A graduate level education is a valuable economic commodity – and here in Ireland it is considered a desirable, albeit a costly, public good. The Irish taxpayer effectively picks up the majority of the various costs involved; the undergraduate consumer pays the balance (which is not insignificant). College managements are demanding more money. This is the politicians’ dilemma. Voters do not like taxes. So, what should the politicians do?

Well, the correct bureaucratic and rent-seekers response, is to establish a privately operated student loan system (any state system is axiomatically inefficient). I have previously described any student loan system as mad, bad and a quite dangerous economic venture. It has to be very strongly resisted and, hopefully, consigned to oblivion. Student loan systems (of all stripes) are inherently regressive; socially, financially and economically. They have to be, otherwise they would not attract the appropriate rent-seeking private lenders, and the state’s taxpayers would continue as heretofore to fund college educations. The proposed student loan system must be a pretentious, administrative muddle – to disguise its true objective. The taxpayer must continue to back-stop it – even though it would be operated by a private company. A privately operated student loan system cannot be simple, equitable or efficient – despite all the carefully crafted propaganda and high-minded pronouncments of its proposers. Only the willfully blind – or the most intelligent, will be unable to acknowledge a privately operated student loan system for what it really is – a massive rent-seeking exercise.

If third-level education is in need of more funding (and this is difficult to refute) – then the managements of the various colleges need to institute and carry through serious pedagoical reformations before they get one extra sou of taxpayer (or undergraduate) monies. This is the one issue which our parliamentarians wish to avoid. They would have to engage in a mighty disagreeable contest with college managements. A privately funded student loan system would let them off the hook. So, they are attempting, so far successfully, in shoving the issue of third-level funding as far as possible into the distant future and clothing it in an artful veil of hard-to-contradict value judgements.

Instead of warning the public against turning the third-level sector into a predatory financial system that will ‘commodify’ education, the promotors of student loans (of whatever variety) disuise its regressive rent-seeking activities by emphasising the better overall access, the social fairness and the improved quality of educational experience which will result from the adoption of a student loan system – rather than continuing with our current inefficient and economically wasteful taxpayer funded system. It would be hard to deny the value of the three higher educational characteristics just mentioned; its just that they are actually completely disconnected from, and irrelevant to, students being encouraged to take on a significant debt load, a load which cannot confer any financial or economic benefit on the student – but will ensure they become endentured bondsmen to a private financial institution. An additional, and lucrative rent-seeking income stream is the aim of the promotors of student loan systems, not the overall economic wealth creation or overall prosperity of our country. Be aware.

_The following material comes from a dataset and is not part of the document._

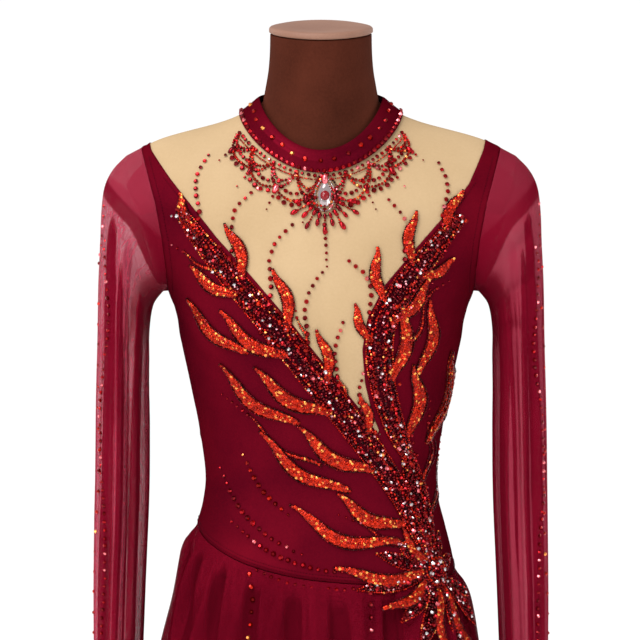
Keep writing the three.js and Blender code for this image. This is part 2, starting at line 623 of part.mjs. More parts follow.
// The sheer skirt, gathered all round and wrapped over itself at the left front.
function buildSkirt() {
  const columns = Math.round((FOLDS * POINTS_PER_FOLD * (360 + WRAP_UNDER)) / 360);
  const degrees = steps(columns + 1, (i) => (i / columns) * (360 + WRAP_UNDER));
  const tuck = (angle) => WRAP_STEP * smooth(360 - WRAP_UNDER, 360 - WRAP_UNDER / 4, angle);
  const place = (angle, share, inset) => {
    const turn = (WRAP_EDGE + angle) * DEG;
    return skirtPoint(turn, share * skirtLength(turn), tuck(angle) + inset);
  };
  const grid = (inset) => SKIRT_ROWS.map((share) => degrees.map((angle) => place(angle, share, inset)));
  return wall(grid(0), grid(SHEER_CLOTH), false);
}

// The opaque skirt beneath it, clear of the form within and of the folds without.
function buildUnderskirt() {
  const turns = steps(UNDERSKIRT_SEGMENTS, (i) => (i / UNDERSKIRT_SEGMENTS) * 2 * Math.PI);
  const place = (turn, share, inset) => {
    const below = share * skirtLength(turn, UNDERSKIRT_HEM_RISE);
    return skirtPoint(turn, below, UNDERSKIRT_INSET + foldSwing(below) + inset, 0);
  };
  const grid = (inset) => UNDERSKIRT_ROWS.map((share) => turns.map((turn) => place(turn, share, inset)));
  return wall(grid(0), grid(SHEER_CLOTH), true);
}

// ---------------------------------------------------------------- ornaments
// A strip with a raised middle along stations { x, z, half, rise }, laid on a surface that maps
// x, z and a distance out to a point.
function strip(stations, surface) {
  return stack(
    stations.map(({ x, z, half, rise }, i) => {
      const before = stations[Math.max(i - 1, 0)];
      const after = stations[Math.min(i + 1, stations.length - 1)];
      const along = new THREE.Vector2(after.x - before.x, after.z - before.z).normalize();
      const corner = (side, out) => surface(x - side * half * along.y, z + side * half * along.x, out);
      const edge = ORNAMENT_LIFT + rise * ORNAMENT_EDGE;
      return [
        corner(-ORNAMENT_SOLE, ORNAMENT_LIFT),
        corner(ORNAMENT_SOLE, ORNAMENT_LIFT),
        corner(1, edge),
        corner(0, ORNAMENT_LIFT + rise),
        corner(-1, edge),
      ];
    }),
  );
}

// The stations of a leaf from its root, pointed at the far end and bending as it goes.
function leafStations({ x, z, angle, length, width, bend }) {
  return steps(LEAF_STATIONS, (i) => {
    const share = i / (LEAF_STATIONS - 1);
    const heading = angle + bend * share;
    return {
      x: x + Math.cos(heading) * length * share,
      z: z + Math.sin(heading) * length * share,
      half: Math.max(LEAF_TIP, (width / 2) * Math.sin(Math.PI * mix(0.14, 1, share) ** 1.15)),
      rise: LEAF_RISE,
    };
  });
}

function joined(geometries) {
  return geometryOf(geometries.map(solidOf).reduce((whole, solid) => whole.add(solid)));
}

function buildGarland(line, leaves) {
  const curve = new THREE.SplineCurve(line.map(([x, z]) => new THREE.Vector2(x, z)));
  const band = steps(GARLAND_STATIONS, (i) => {
    const share = i / (GARLAND_STATIONS - 1);
    const { x, y: z } = curve.getPointAt(share);
    const taper = Math.min(1, GARLAND_TIP + 5 * share, GARLAND_TIP + 3.2 * (1 - share));
    return { x, z, half: GARLAND_HALF * taper, rise: ORNAMENT_RISE };
  });
  const grown = leaves.map((leaf) => {
    const root = curve.getPointAt(leaf.at);
    const angle = curve.getTangentAt(leaf.at).angle() + leaf.side * leaf.spread * DEG;
    return strip(leafStations({ ...leaf, x: root.x, z: root.y, angle }), facePoint);
  });
  return joined([strip(band, facePoint), ...grown]);
}

// The outermost face at the hip: the bodice above the seam and the crests of the folds below it.
function hipSurface(turn, level) {
  const below = seamLevel(turn) - SKIRT_SEAM_GAP - level;
  return below < 0 ? figureBase(turn, placeAtLevel(turn, level)) : skirtPoint(turn, below, 0, 1);
}

// A point on it, from millimetres across and up from the rosette's middle.
function hipPoint(across, up, out) {
  const turn = HIP.turn * DEG + across / HIP.bow;
  const level = HIP.level + up;
  return hipSurface(turn, level).addScaledVector(normalOf(hipSurface, turn, level, 0.02, 3), out);
}

// A low dome of rings with an outline radius(angle), laid on a surface.
function dome(radius, lift, rise, surface) {
  const ring = (size, out) =>
    steps(DOME_SEGMENTS, (i) => {
      const angle = (i / DOME_SEGMENTS) * 2 * Math.PI;
      const [across, up] = radius(angle);
      return surface(across * size, up * size, lift + out);
    });
  return stack([ring(1, 0), ring(1, rise * 0.35), ring(0.82, rise * 0.75), ring(0.45, rise)]);
}

function buildHipSpray() {
  const scallop = (angle) => HIP.radius * (1 + HIP.scallop * Math.cos(HIP.petals * angle));
  const outline = (angle) => [scallop(angle) * Math.cos(angle), scallop(angle) * Math.sin(angle)];
  const rosette = dome(outline, ORNAMENT_LIFT, HIP.rise, hipPoint);
  const leaves = HIP_LEAVES.map((leaf) => {
    const angle = leaf.angle * DEG;
    const root = { x: (HIP.radius / 2) * Math.cos(angle), z: (HIP.radius / 2) * Math.sin(angle) };
    return strip(leafStations({ ...leaf, ...root, angle, length: leaf.length + HIP.radius / 2 }), hipPoint);
  });
  return joined([rosette, ...leaves]);
}

// A drop with its point upwards at the middle of the collar's foot.
function buildPendant() {
  const outline = (angle) => {
    const narrow = 1 - 0.45 * Math.max(0, Math.sin(angle)) ** 1.5;
    return [PENDANT.halfWidth * narrow * Math.cos(angle), PENDANT.halfHeight * Math.sin(angle)];
  };
  const surface = (across, up, out) => facePoint(PENDANT.x + across, PENDANT.level + up, out);
  return dome(outline, PENDANT.lift, PENDANT.rise, surface);
}

// ---------------------------------------------------------------- the whole
const FINISH = {
  wine_stretch: { color: 0x700f22, roughness: 0.55, metalness: 0 },
  wine_net: { color: 0x8a2a38, roughness: 0.7, metalness: 0 },
  wine_lining: { color: 0x5f0c1e, roughness: 0.75, metalness: 0 },
  nude_net: { color: 0xeacd9f, roughness: 0.75, metalness: 0 },
  form_cloth: { color: 0x5c2e22, roughness: 0.95, metalness: 0 },
  form_lid: { color: 0xac806b, roughness: 0.6, metalness: 0 },
  stand_metal: { color: 0x2c2a2b, roughness: 0.4, metalness: 0.8 },
  red_beads: { color: 0xc3321f, roughness: 0.3, metalness: 0.1 },
  crystal: { color: 0xd9dce2, roughness: 0.12, metalness: 0.2 },
};

const dress = new THREE.Group();
dress.name = "dress_on_form";

function place(name, geometry, finish) {
  const mesh = new THREE.Mesh(geometry, new THREE.MeshStandardMaterial(FINISH[finish]));
  mesh.name = name;
  dress.add(mesh);
}

place("stand_base", buildBase(), "stand_metal");
place("stand_pole", buildPole(), "stand_metal");
place("form_torso", buildForm(), "form_cloth");
place("form_neck_lid", buildLid(), "form_lid");

const body = buildBody();
place("bodice_front", geometryOf(body.bodice_front), "wine_stretch");
place("bodice_back", geometryOf(body.bodice_back), "wine_stretch");
place("yoke_front", geometryOf(body.yoke_front), "nude_net");
place("yoke_back_left", geometryOf(body.yoke_back_left), "nude_net");
place("yoke_back_right", geometryOf(body.yoke_back_right), "nude_net");
place("collar", buildCollar(), "wine_stretch");
place("collar_button", buildButton(), "wine_stretch");

place("sleeve_left", buildSleeve(1), "wine_net");
place("sleeve_right", buildSleeve(-1), "wine_net");
place("skirt_outer", buildSkirt(), "wine_net");
place("skirt_under", buildUnderskirt(), "wine_lining");

place("applique_right", buildGarland(GARLAND_RIGHT, RIGHT_LEAVES), "red_beads");
place("applique_left", buildGarland(GARLAND_LEFT, LEFT_LEAVES), "red_beads");
place("applique_hip", buildHipSpray(), "red_beads");
place("collar_pendant", buildPendant(), "crystal");

export default dress;
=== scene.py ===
"""A lyrical dance dress worn by a limbless dress form on its stand.

Tables and shape functions are in millimetres, a dressmaker's unit, and every mesh is made in metres.
+Z is up, the front of the dress faces -Y and the wearer's left is +X. One figure surface carries
everything above the waist seam: cloth, seams and beadwork are all placed on it.
"""

import logging
import math
from collections.abc import Callable, Sequence
from dataclasses import dataclass
from enum import Enum
from functools import cache

import bmesh
import bpy
import numpy as np
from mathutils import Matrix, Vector

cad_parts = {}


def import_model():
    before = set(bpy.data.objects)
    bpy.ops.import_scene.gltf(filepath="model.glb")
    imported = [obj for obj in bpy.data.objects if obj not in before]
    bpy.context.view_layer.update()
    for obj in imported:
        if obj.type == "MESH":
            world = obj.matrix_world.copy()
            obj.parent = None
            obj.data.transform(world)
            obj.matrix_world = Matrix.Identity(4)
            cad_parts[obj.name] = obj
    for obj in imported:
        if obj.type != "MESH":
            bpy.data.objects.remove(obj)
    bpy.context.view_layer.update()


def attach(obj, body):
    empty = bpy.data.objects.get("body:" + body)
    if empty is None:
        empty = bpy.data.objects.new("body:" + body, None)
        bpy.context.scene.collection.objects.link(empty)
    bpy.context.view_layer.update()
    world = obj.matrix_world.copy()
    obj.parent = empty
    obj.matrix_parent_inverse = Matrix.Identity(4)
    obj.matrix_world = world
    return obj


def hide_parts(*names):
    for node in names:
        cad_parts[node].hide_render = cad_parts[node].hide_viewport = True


Array = np.ndarray
Surface = Callable[[Array, Array, float], Array]

MM = 0.001
DEG = math.pi / 180
TAU = 2 * math.pi
LOG = logging.getLogger("dance_dress")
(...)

On a slightly different, but not unrelated matter. If student loans become operational, then how will the pedagogical quality of the now financially commodified course programmes be attested? At present there is no formal training (nor qualification process) in place to ensure college teachers are competent to deliver course programmes to the standard that paying customers may expect, and demand. How will the customers be safeguarded? Students are in a very vulnerable place: complaints are not welcome.

Finally, if after a meaningful intellectual engagement with the two separate stories at hand, student loans are considered to be essential, then we already have an existing, straight forward and very efficient state revenue collection system in place. I am informed that the rates of non-compliance and defaulters are less than 5%. But, economic theory stridently asserts that private enterprise would always be more efficient than a Government one. Like hell it would!